🤖 AI Summary
Large language models (LLMs) frequently generate hallucinated unit tests for Go projects—e.g., invoking non-existent functions or exhibiting parameter/return-type mismatches—due to insufficient access to project-wide contextual information. To address this, we propose RATester, a novel framework that tightly integrates the Go language server (gopls) into the test-generation pipeline. RATester dynamically retrieves and injects structured, on-demand contextual information—including function/method definitions and associated documentation—thereby eliminating noise from irrelevant code fragments. By synergistically combining LLM prompt engineering with precise static analysis of Go projects, RATester significantly reduces hallucination rates.
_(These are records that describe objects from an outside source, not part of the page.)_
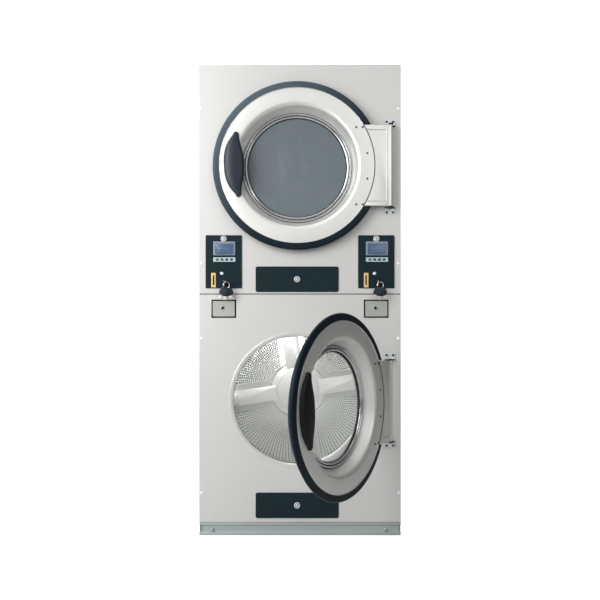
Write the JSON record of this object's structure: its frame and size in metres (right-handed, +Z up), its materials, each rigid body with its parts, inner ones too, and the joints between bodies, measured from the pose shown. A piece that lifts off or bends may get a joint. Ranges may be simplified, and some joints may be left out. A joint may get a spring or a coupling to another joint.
{
  "type": "stack dryer",
  "caption": "Coin-operated double stack tumble dryer with two round glass doors, perforated drums, lint drawers, coin vaults and belt drives.",
  "frame": {"origin": "on the floor, at the centre of the cabinet's footprint", "axes": "+X to the right seen from the front, +Y to the back, +Z up"},
  "size_m": [0.88, 1.8501, 2.054],
  "materials": {
    "cabinet_paint": "satin warm light grey enamel",
    "plinth_steel": "worn grey-green paint",
    "galvanized_steel": "spangled zinc coat",
    "stainless_steel": "brushed",
    "machined_steel": "turned",
    "cast_iron": "as cast, oiled",
    "rim_plastic": "fine grain",
    "handle_plastic": "smooth",
    "door_glass": "clear tempered",
    "belt_rubber": "matt",
    "motor_paint": "semi-gloss",
    "dark_panel_paint": "fine texture",
    "chrome": "polished",
    "button_plastic": "smooth"
  },
  "bodies": {
    "cabinet": {"base_frame": "plinth_steel", "left_side_panel": "cabinet_paint", "right_side_panel": "cabinet_paint", "top_panel": "cabinet_paint", "rear_panel": "galvanized_steel", "mid_deck": "galvanized_steel", "lower_front_panel": "cabinet_paint", "lower_bulkhead": "galvanized_steel", "lower_hinge_bracket_top": "stainless_steel", "lower_hinge_bracket_bottom": "stainless_steel", "lower_bearing_housing": "cast_iron", "lower_belt": "belt_rubber", "lower_motor": "motor_paint", "lower_exhaust_duct": "galvanized_steel", "upper_front_panel": "cabinet_paint", "upper_bulkhead": "galvanized_steel", "upper_hinge_bracket_top": "stainless_steel", "upper_hinge_bracket_bottom": "stainless_steel", "upper_bearing_housing": "cast_iron", "upper_belt": "belt_rubber", "upper_motor": "motor_paint", "upper_exhaust_duct": "galvanized_steel", "left_control_plate": "dark_panel_paint", "right_control_plate": "dark_panel_paint"},
    "lower_door": {"lower_door_rim": "rim_plastic", "lower_door_frame": "stainless_steel", "lower_door_glass": "door_glass", "lower_door_handle": "handle_plastic", "lower_hinge_plate": "stainless_steel"},
    "lower_drum_set": {"lower_drum": "stainless_steel", "lower_drum_shaft": "machined_steel", "lower_drum_pulley": "cast_iron"},
    "lower_motor_set": {"lower_motor_pulley": "cast_iron", "lower_blower_wheel": "galvanized_steel"},
    "lower_lint_set": {"lower_lint_drawer": "dark_panel_paint"},
    "lower_lint_lock_set": {"lower_lint_lock": "chrome"},
    "upper_door": {"upper_door_rim": "rim_plastic", "upper_door_frame": "stainless_steel", "upper_door_glass": "door_glass", "upper_door_handle": "handle_plastic", "upper_hinge_plate": "stainless_steel"},
    "upper_drum_set": {"upper_drum": "stainless_steel", "upper_drum_shaft": "machined_steel", "upper_drum_pulley": "cast_iron"},
    "upper_motor_set": {"upper_motor_pulley": "cast_iron", "upper_blower_wheel": "galvanized_steel"},
    "upper_lint_set": {"upper_lint_drawer": "dark_panel_paint"},
    "upper_lint_lock_set": {"upper_lint_lock": "chrome"},
    "left_vault_set": {"left_coin_vault": "cabinet_paint"},
    "left_key_set": {"left_key_switch": "chrome"},
    "left_button_1_set": {"left_button_1": "button_plastic"},
    "left_button_2_set": {"left_button_2": "button_plastic"},
    "left_button_3_set": {"left_button_3": "button_plastic"},
    "left_button_4_set": {"left_button_4": "button_plastic"},
    "right_vault_set": {"right_coin_vault": "cabinet_paint"},
    "right_key_set": {"right_key_switch": "chrome"},
    "right_button_1_set": {"right_button_1": "button_plastic"},
    "right_button_2_set": {"right_button_2": "button_plastic"},
    "right_button_3_set": {"right_button_3": "button_plastic"},
    "right_button_4_set": {"right_button_4": "button_plastic"}
  },
  "joints": [
    {"name": "lower_door_swing", "type": "hinge", "parent": "cabinet", "child": "lower_door", "pos_m": [0.392, -0.603, 0.59], "axis": [0, 0, 1], "range_deg": [-56.7, 113.3]},
    {"name": "lower_drum_spin", "type": "hinge", "parent": "cabinet", "child": "lower_drum_set", "pos_m": [-0.0126, 0, 0.59], "axis": [0, 1, 0], "continuous": true},
    {"name": "lower_motor_spin", "type": "hinge", "parent": "cabinet", "child": "lower_motor_set", "pos_m": [0.2374, 0, 0.19], "axis": [0, 1, 0], "continuous": true},
    {"name": "lower_lint_slide", "type": "slide", "parent": "cabinet", "child": "lower_lint_set", "axis": [0, -1, 0], "range_m": [0, 0.45]},
    {"name": "lower_lint_lock_turn", "type": "hinge", "parent": "lower_lint_set", "child": "lower_lint_lock_set", "pos_m": [-0.0126, -0.565, 0.132], "axis": [0, 1, 0], "range_deg": [0, 90]},
    {"name": "upper_door_swing", "type": "hinge", "parent": "cabinet", "child": "upper_door", "pos_m": [0.392, -0.603, 1.607], "axis": [0, 0, 1], "range_deg": [0, 170]},
    {"name": "upper_drum_spin", "type": "hinge", "parent": "cabinet", "child": "upper_drum_set", "pos_m": [-0.0126, 0, 1.607], "axis": [0, 1, 0], "continuous": true},
    {"name": "upper_motor_spin", "type": "hinge", "parent": "cabinet", "child": "upper_motor_set", "pos_m": [0.2374, 0, 1.207], "axis": [0, 1, 0], "continuous": true},
    {"name": "upper_lint_slide", "type": "slide", "parent": "cabinet", "child": "upper_lint_set", "axis": [0, -1, 0], "range_m": [0, 0.45]},
    {"name": "upper_lint_lock_turn", "type": "hinge", "parent": "upper_lint_set", "child": "upper_lint_lock_set", "pos_m": [-0.0126, -0.565, 1.1185], "axis": [0, 1, 0], "range_deg": [0, 90]},
    {"name": "left_vault_slide", "type": "slide", "parent": "cabinet", "child": "left_vault_set", "axis": [0, -1, 0], "range_m": [0, 0.15]},
    {"name": "left_key_turn", "type": "hinge", "parent": "cabinet", "child": "left_key_set", "pos_m": [-0.3278, -0.565, 1.1], "axis": [0, 1, 0], "range_deg": [0, 90]},
    {"name": "left_button_1_press", "type": "slide", "parent": "cabinet", "child": "left_button_1_set", "axis": [0, 1, 0], "range_m": [0, 0.0022], "stiffness_N_per_m": 300},
    {"name": "left_button_2_press", "type": "slide", "parent": "cabinet", "child": "left_button_2_set", "axis": [0, 1, 0], "range_m": [0, 0.0022], "stiffness_N_per_m": 300},
    {"name": "left_button_3_press", "type": "slide", "parent": "cabinet", "child": "left_button_3_set", "axis": [0, 1, 0], "range_m": [0, 0.0022], "stiffness_N_per_m": 300},
    {"name": "left_button_4_press", "type": "slide", "parent": "cabinet", "child": "left_button_4_set", "axis": [0, 1, 0], "range_m": [0, 0.0022], "stiffness_N_per_m": 300},
    {"name": "right_vault_slide", "type": "slide", "parent": "cabinet", "child": "right_vault_set", "axis": [0, -1, 0], "range_m": [0, 0.15]},
    {"name": "right_key_turn", "type": "hinge", "parent": "cabinet", "child": "right_key_set", "pos_m": [0.3374, -0.565, 1.1], "axis": [0, 1, 0], "range_deg": [0, 90]},
    {"name": "right_button_1_press", "type": "slide", "parent": "cabinet", "child": "right_button_1_set", "axis": [0, 1, 0], "range_m": [0, 0.0022], "stiffness_N_per_m": 300},
    {"name": "right_button_2_press", "type": "slide", "parent": "cabinet", "child": "right_button_2_set", "axis": [0, 1, 0], "range_m": [0, 0.0022], "stiffness_N_per_m": 300},
    {"name": "right_button_3_press", "type": "slide", "parent": "cabinet", "child": "right_button_3_set", "axis": [0, 1, 0], "range_m": [0, 0.0022], "stiffness_N_per_m": 300},
    {"name": "right_button_4_press", "type": "slide", "parent": "cabinet", "child": "right_button_4_set", "axis": [0, 1, 0], "range_m": [0, 0.0022], "stiffness_N_per_m": 300}
  ],
  "couplings": [
    {"joint": "lower_motor_spin", "follows": "lower_drum_spin", "ratio": 8},
    {"joint": "upper_motor_spin", "follows": "upper_drum_spin", "ratio": 8}
  ]
}
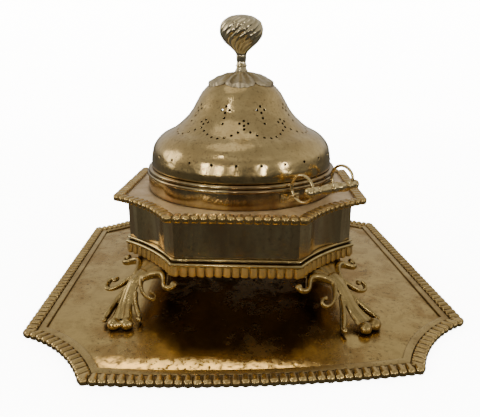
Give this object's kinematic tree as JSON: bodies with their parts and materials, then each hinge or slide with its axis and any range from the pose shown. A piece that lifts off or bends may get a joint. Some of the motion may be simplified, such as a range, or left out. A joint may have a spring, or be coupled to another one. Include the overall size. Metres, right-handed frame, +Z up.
{
  "type": "antique brazier",
  "caption": "Antique brass charcoal brazier: hollow-cornered stand on scrolled leaf legs over a lobed tray, round fire bowl with a drop handle, and a pierced domed lid with a fluted knob.",
  "frame": {"origin": "on the table under the middle of the tray; the stand, bowl and lid share the vertical axis through it", "axes": "+Z up, -Y towards the front side of the stand; the loose tray is turned 5.35 degrees from the stand's sides"},
  "size_m": [0.5914, 0.5923, 0.386],
  "materials": {
    "tray_sheet": "aged, mottled",
    "tray_band": "satin",
    "lobed_edge": "aged satin",
    "stand_sheet": "dark polished",
    "moulding": "satin",
    "cast_leg": "dull cast",
    "fastener": "satin",
    "pan_sheet": "dark, heat stained",
    "polished_brass": "polished, hazed",
    "handle_brass": "worn polished",
    "cast_rosette": "dull cast",
    "knob_brass": "polished"
  },
  "bodies": {
    "tray": {"tray_plate": "tray_sheet", "tray_edge_front": "lobed_edge", "tray_edge_right": "lobed_edge", "tray_edge_back": "lobed_edge", "tray_edge_left": "lobed_edge", "tray_corner_edge_front_right": "lobed_edge", "tray_corner_edge_back_right": "lobed_edge", "tray_corner_edge_back_left": "lobed_edge", "tray_corner_edge_front_left": "lobed_edge", "tray_band_front": "tray_band", "tray_band_right": "tray_band", "tray_band_back": "tray_band", "tray_band_left": "tray_band", "tray_corner_band_front_right": "tray_band", "tray_corner_band_back_right": "tray_band", "tray_corner_band_back_left": "tray_band", "tray_corner_band_front_left": "tray_band"},
    "stand": {"stand_walls": "stand_sheet", "base_moulding": "moulding", "base_lobes_front": "lobed_edge", "base_lobes_right": "lobed_edge", "base_lobes_back": "lobed_edge", "base_lobes_left": "lobed_edge", "base_corner_lobes_front_right": "lobed_edge", "base_corner_lobes_back_right": "lobed_edge", "base_corner_lobes_back_left": "lobed_edge", "base_corner_lobes_front_left": "lobed_edge", "top_plate": "stand_sheet", "plate_edge_front": "lobed_edge", "plate_edge_right": "lobed_edge", "plate_edge_back": "lobed_edge", "plate_edge_left": "lobed_edge", "plate_corner_edge_front_right": "lobed_edge", "plate_corner_edge_back_right": "lobed_edge", "plate_corner_edge_back_left": "lobed_edge", "plate_corner_edge_front_left": "lobed_edge", "leg_front_right": "cast_leg", "leg_back_right": "cast_leg", "leg_back_left": "cast_leg", "leg_front_left": "cast_leg", "leg_screws": "fastener"},
    "bowl": {"fire_pan": "pan_sheet", "bowl_collar": "polished_brass", "collar_lip": "polished_brass", "handle_lug_front": "handle_brass", "handle_lug_back": "handle_brass", "lug_rivets": "fastener"},
    "handle": {"handle_ring_front": "handle_brass", "handle_ring_back": "handle_brass", "handle_grip": "handle_brass"},
    "lid": {"lid_dome": "polished_brass", "lid_rim": "polished_brass", "rosette": "cast_rosette", "finial_stem": "knob_brass", "finial_knob": "knob_brass", "finial_washer": "fastener", "finial_nut": "fastener"}
  },
  "joints": [
    {"name": "stand_lift", "type": "slide", "parent": "tray", "child": "stand", "axis": [0, 0, 1], "range_m": [0, 0.3]},
    {"name": "bowl_lift", "type": "slide", "parent": "stand", "child": "bowl", "axis": [0, 0, 1], "range_m": [0, 0.2]},
    {"name": "lid_lift", "type": "slide", "parent": "bowl", "child": "lid", "axis": [0, 0, 1], "range_m": [0, 0.2]},
    {"name": "handle_swing", "type": "hinge", "parent": "bowl", "child": "handle", "pos_m": [0.1011, -0.1011, 0.16337], "axis": [0.7071, 0.7071, 0], "range_deg": [-10, 26]}
  ]
}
Empirical evaluation on real-world Go repositories demonstrates substantial improvements in test compilability, pass rate, and semantic correctness. Moreover, RATester enhances semantic alignment between generated tests and the target codebase, yielding more reliable, maintainable, and contextually grounded unit tests.
📝 Abstract
Though many learning-based approaches have been proposed for unit test generation and achieved remarkable performance, they still have limitations in relying on task-specific datasets. Recently, Large Language Models (LLMs) guided by prompt engineering have gained attention for their ability to handle a broad range of tasks, including unit test generation. Despite their success, LLMs may exhibit hallucinations when generating unit tests for focal methods or functions due to their lack of awareness regarding the project's global context. These hallucinations may manifest as calls to non-existent methods, as well as incorrect parameters or return values, such as mismatched parameter types or numbers. While many studies have explored the role of context, they often extract fixed patterns of context for different models and focal methods, which may not be suitable for all generation processes (e.g., excessive irrelevant context could lead to redundancy, preventing the model from focusing on essential information). To overcome this limitation, we propose RATester, which enhances the LLM's ability to generate more repository-aware unit tests through global contextual information injection. To equip LLMs with global knowledge similar to that of human testers, we integrate the language server gopls, which provides essential features (e.g., definition lookup) to assist the LLM. When RATester encounters an unfamiliar identifier (e.g., an unfamiliar struct name), it first leverages gopls to fetch relevant definitions and documentation comments, and then uses this global knowledge to guide the LLM. By utilizing gopls, RATester enriches the LLM's knowledge of the project's global context, thereby reducing hallucinations during unit test generation.